Так, значит, Оскар еще в «Прессе», не в «Абендблатт»? А это газета такого рода, что стоило бы ему советовать пойти туда? С уроками он покончил? Не можешь ли ты послать мне номер со статьей Оскара? Я еще этой газеты не видел. Пауль Адлер тоже там? А Феликс? Такие вещи уже бывали. Дела идут в гору? Его это трогает? До сих пор он, в сущности, этим не занимался, в основном он жил все-таки в Риме и боролся с варварами лишь на азиатской границе. Что-то стало хуже? Ребенок? Будет ли на этот раз летняя дача? Будь здоров.
Франц
[Матлиари, конец мая — начало июня 1921]
Дражайший Макс —
я так тебе обязан, так много от тебя получил, ты так много для меня сделал, а я лежу тут, одеревенелый и тихий, и все мое существо терпит муки из-за человека, который ставит в соседних комнатах печи, а потому каждое утро, включая выходные, начинается в 5 утра стуком молотка, пением и посвистыванием и так продолжается без перерыва до 7 вечера, потом он немного унимается и ложится спать до 9, что я, впрочем, делаю тоже, но заснуть не могу, потому что у других людей другой режим, и я чувствую себя как бы патриархом Матлиари, который ложится спать лишь тогда, когда заснет последняя болтунья-горничная. И конечно, дело не в том, что мне мешает именно этот человек (сегодня днем горничная, хотя я силой удерживал ее от этого, запретила ему свистеть, и теперь он, пока только не забудется, стучит без свиста и, наверное, меня проклинает, хотя, сказать по правде, это все-таки лучше), если он замолкает, его готово заменить любое другое существо, любой способен это сделать и делает. Дело не просто в здешнем шуме и даже не в мировом шуме, а в том, что сам я не способен шуметь.

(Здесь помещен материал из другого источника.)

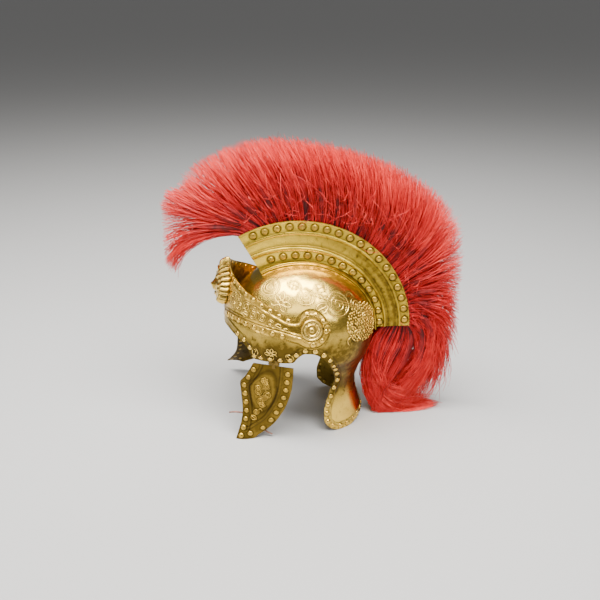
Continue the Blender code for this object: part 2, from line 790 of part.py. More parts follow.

Но если не считать длительного невысыпания, я не хотел тебе писать перед встречей с М., я все время беспомощно запутываюсь во лжи, когда пишу о ней, и не хотел бы оказывать на тебя влияния — не столько ради тебя, сколько ради себя. А теперь ты ее, стало быть, видел. Я не могу понять, как она помирилась со своим отцом, ты тоже, видимо, этого не знаешь. Готов был поверить, что выглядит она неплохо. Стрба расположено где-то на противоположном конце Татр (самое высокое селение, но это, собственно, не санаторий). Прости за то, что я тебе тогда понаписал, это получилось в первом безотчетном возбуждении из-за ее тогдашнего письма, впрочем, я, и поразмыслив, просил тебя об этом. Я не сомневался, что она сразу же расскажет тебе о своем письме, но она имела право требовать, чтобы я о письме молчал. То, что ты пишешь об «излишнем» письме и о том, «что так дело дальше не пойдет», видимо, указывает на то, что она больше не хочет обо мне знать. (Я запутался во лжи, как уже сказано.) «Приговор в лицо», да, это самое существенное, что следует сначала уяснить, конечно будучи посторонним по отношению к такой девушке. Ты распробовал фальшь, я этого не смог, тем не менее я подкарауливал. При этом я не преувеличиваю истинности таких приговоров, они не тверды, одно слово может ослабить их, я не хотел бы быть кораблем с таким рулевым, но они смелы, значительны и указывают дорогу к богам, по меньшей мере олимпийским.